One recently-introduced technique for addressing the complex problem of providing heterogeneous, enterprise-wide data management is illustrated in FIG. 1. FIG. 1 illustrates a representative enterprise 100 in which a data management system (DMS) is implemented to provide enterprise data protection. A commercial version of this architecture is available from Asempra Technologies, Inc., of Sunnyvale, Calif. In this illustrative example, an enterprise 100 comprises a primary data tier 102 and a secondary data tier 104 distributed over IP-based wide area networks 106 and 108. Wide area network 106 interconnects two primary data centers 110 and 112, and wide area network 108 interconnects a regional or satellite office 114 to the rest of the enterprise. The primary data tier 102 comprises application servers 116 running various applications such as databases, email servers, file servers, and the like, together with associated primary storage 118 (e.g., direct attached storage (DAS), network attached storage (NAS), storage area network (SAN)). The secondary data tier 104 typically comprises one or more data management server nodes, and secondary storage 120, which may be DAS, NAS, and SAN. The secondary storage may be serial ATA interconnection through SCSI, Fibre Channel (FC or the like), or iSCSI. The data management server nodes create a logical layer that offers object virtualization and protected data storage. The secondary data tier is interconnected to the primary data tier, preferably through one or more host drivers to provide real-time data services. Data management policies 126 are implemented across the secondary storage in a well-known manner. A similar architecture is provided in data center 112. In this example, the regional office 114 does not have its own secondary storage, but relies instead on the facilities in the primary data centers.
As described in commonly-owned U.S. Pat. No. 7,096,392, issued Aug. 22, 2006, the DMS system associates a “host driver” 128 with one or more of the application(s) running in the application servers 116 to transparently and efficiently capture the real-time, continuous history of all (or substantially all) transactions and changes to data associated with such application(s) across the enterprise network. This facilitates real-time, so-called “application aware” protection, with substantially no data loss, to provide continuous data protection and other data services including, without limitation, data distribution, data replication, data copy, data access, and the like. In operation, a given host driver 128 intercepts data events between an application and its primary data storage, and it may also receive data and application events directly from the application and database. The host driver 128 may be embedded in the host application server 116 where the application resides; alternatively, the host driver is embedded in the network on the application data path. By intercepting data through the application, fine grain (but opaque) data is captured to facilitate the data service(s). To this end, and as also illustrated in FIG. 1, each of the primary data centers includes a set of one or more data management servers 130a-n that cooperate with the host drivers 128 to facilitate the data services. The DMS servers provide a distributed object storage that can be built above raw storage devices, a traditional file system, a special purpose file system, a clustered file system, a database, or the like. In this illustrative example, the data center 110 supports a first core region 130, and the data center 112 supports a second core region 132.

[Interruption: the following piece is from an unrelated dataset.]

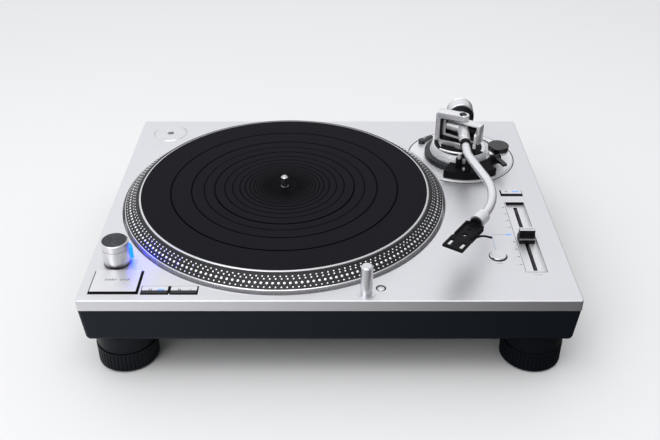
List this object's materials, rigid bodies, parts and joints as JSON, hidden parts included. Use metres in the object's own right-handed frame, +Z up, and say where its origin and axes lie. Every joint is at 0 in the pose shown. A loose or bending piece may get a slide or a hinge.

As described in co-pending application Ser. No. 11/123,994, each DMS node executes an object runtime environment. This object runtime environment includes an object manager that manages the lifecycle of all the DMS objects during runtime. The object manager creates DMS objects, and the object manager saves them in the shared storage. The objects continually undergo modification as the system protects data in the enterprise's primary storage. In an illustrative embodiment, the system automatically creates a trail of objects called versions; typically, the versions do not actually exist on primary storage, outside of the data management system. The DMS manages the creation, storage, display, recovery to primary storage, deletion (automatic via policy, or manual) and the like, of these versions. The host drivers protect data into the continuous object data store. Using this architecture, data in primary storage can be recovered to any point-in-time.
The present invention is a management interface for use in an enterprise data management system such as described above.